Droplet-based Microfluidics for Making Uniform-sized Cellular Spheroids in Alginate Beads with the Regulation of Encapsulated Cell Number

Droplet-based microfluidic devices are a promising strategy for generating highly-reproducible, massive cellular spheroids. However, there were challenges in the previously-reported microencapsulation device for forming uniformly-sized cellular spheroids because of difficulty in regulating the number of encapsulated cells in the alginate beads. Here, I introduce an advanced droplet-based microfluidic device that is capable of generating the number of encapsulated cells in a more uniform fashion than the previously-reported microencapsulation device via dispersing cell clusters formed by self-assembly into an individual single cell at a cell-scattering component. When cell clusters were introduced in the cell scattering component, the initial large-sized cell clusters were scattered into single cells via about 10 iterations of sequential processes (split, stretch, and bump).

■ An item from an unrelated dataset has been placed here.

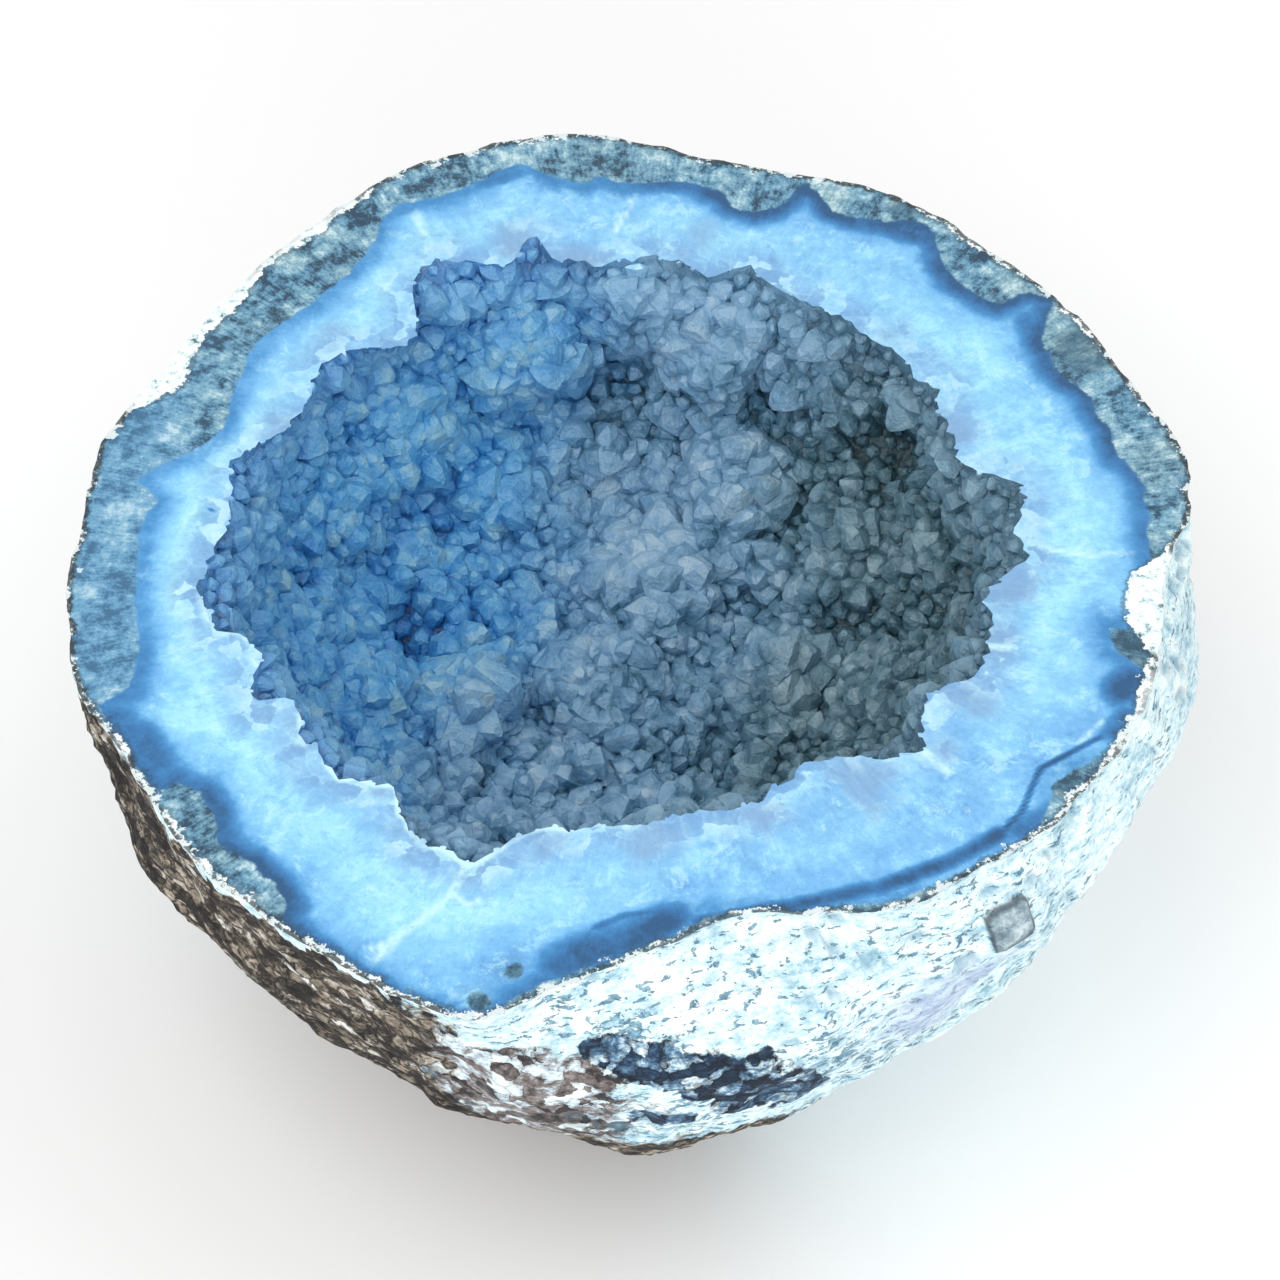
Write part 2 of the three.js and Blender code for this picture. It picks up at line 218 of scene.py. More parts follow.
def wave_hash(cell: np.ndarray, seed: int) -> np.ndarray:
    """Fixed random numbers from 0 to 1 for whole-number lattice cells.

    Args:
        cell: Lattice places, one row of three whole numbers each.
        seed: Which of the many fixed patterns to use.

    Returns:
        One number from 0 to 1 for each row.
    """
    mixed = cell.astype(np.int64) * np.array([73856093, 19349663, 83492791]) + seed * 2654435761
    mixed = np.bitwise_xor(np.bitwise_xor(mixed[..., 0], mixed[..., 1]), mixed[..., 2])
    mixed = (mixed ^ (mixed >> 13)) & 0xFFFFFFFF
    mixed = (mixed * 1274126177) & 0xFFFFFFFF
    mixed = (mixed ^ (mixed >> 16)) & 0xFFFFFF
    return mixed / float(0xFFFFFF)


def soft_noise(points: np.ndarray, seed: int) -> np.ndarray:
    """Smooth noise from -1 to 1 whose lumps are about one unit across.

    Args:
        points: Places, one row of three each.
        seed: Which pattern to use.

    Returns:
        One value for each place.
    """
    base = np.floor(points)
    share = points - base
    share = share * share * share * (share * (share * 6 - 15) + 10)
    total = np.zeros(len(points))
    for corner in np.ndindex(2, 2, 2):
        step = np.array(corner)
        weight = np.prod(np.where(step == 1, share, 1 - share), axis=1)
        total += weight * wave_hash(base + step, seed)
    return total * 2 - 1


def layered_noise(points: np.ndarray, size: float, octaves: int, seed: int) -> np.ndarray:
    """Several layers of soft noise, each half the size and strength of the one before.

    Args:
        points: Places in millimetres.
        size: Width of the largest lumps in millimetres.
        octaves: How many layers.
        seed: Which pattern to use.

    Returns:
        One value for each place, mostly from -1 to 1.
    """
    total = np.zeros(len(points))
    strength = 1.0
    for octave in range(octaves):
        total += strength * soft_noise(points / size * 2**octave, seed + octave)
        strength *= 0.5
    return total


def cell_distance(points: np.ndarray, seed: int) -> np.ndarray:
    """Distance to the nearest of a scatter of centres, one in each unit cell.

    Args:
        points: Places, one row of three each.
        seed: Which scatter to use.

    Returns:
        One distance for each place, from 0 at a centre to about 1 between centres.
    """
    base = np.floor(points)
    nearest = np.full(len(points), 9.0)
    for corner in np.ndindex(3, 3, 3):
        cell = base + np.array(corner) - 1
        centre = cell + np.stack([wave_hash(cell, seed + axis) for axis in range(3)], axis=1)
        nearest = np.minimum(nearest, np.linalg.norm(points - centre, axis=1))
    return nearest


def smoothstep(value: np.ndarray, low: float, high: float) -> np.ndarray:
    """Eased ramp from 0 at low to 1 at high."""
    share = np.clip((value - low) / (high - low), 0, 1)
    return share * share * (3 - 2 * share)


def blurred_ring(values: np.ndarray, sigma: float) -> np.ndarray:
    """Gaussian blur of values that run round a full turn on their first axis.

    Args:
        values: Values by bearing, and by anything else on further axes.
        sigma: Width of the blur in steps.

    Returns:
        The blurred values in the same layout.
    """
    steps = np.fft.fftfreq(len(values))
    gain = np.exp(-2 * (math.pi * steps * sigma) ** 2)
    gain = gain.reshape((-1,) + (1,) * (values.ndim - 1))
    return np.real(np.fft.ifft(np.fft.fft(values, axis=0) * gain, axis=0))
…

After cell encapsulation, the number of encapsulated cells coincided with the Poisson distribution in the cell-scattering encapsulation device, while the number of encapsulated cells was rather randomized in the previous device; the cell clusters were encapsulated in 20% of all alginate beads. In addition, more uniform-sized cellular spheroids were generated in the beads by the cell-scattering encapsulation than by the previously-reported device via adjusting the number of cells in the beads. The proposed method provides a valuable tool for generating massive and uniform cellular spheroids, which will contribute to the development of a new quantitative analysis of stem cell differentiation and cancer research.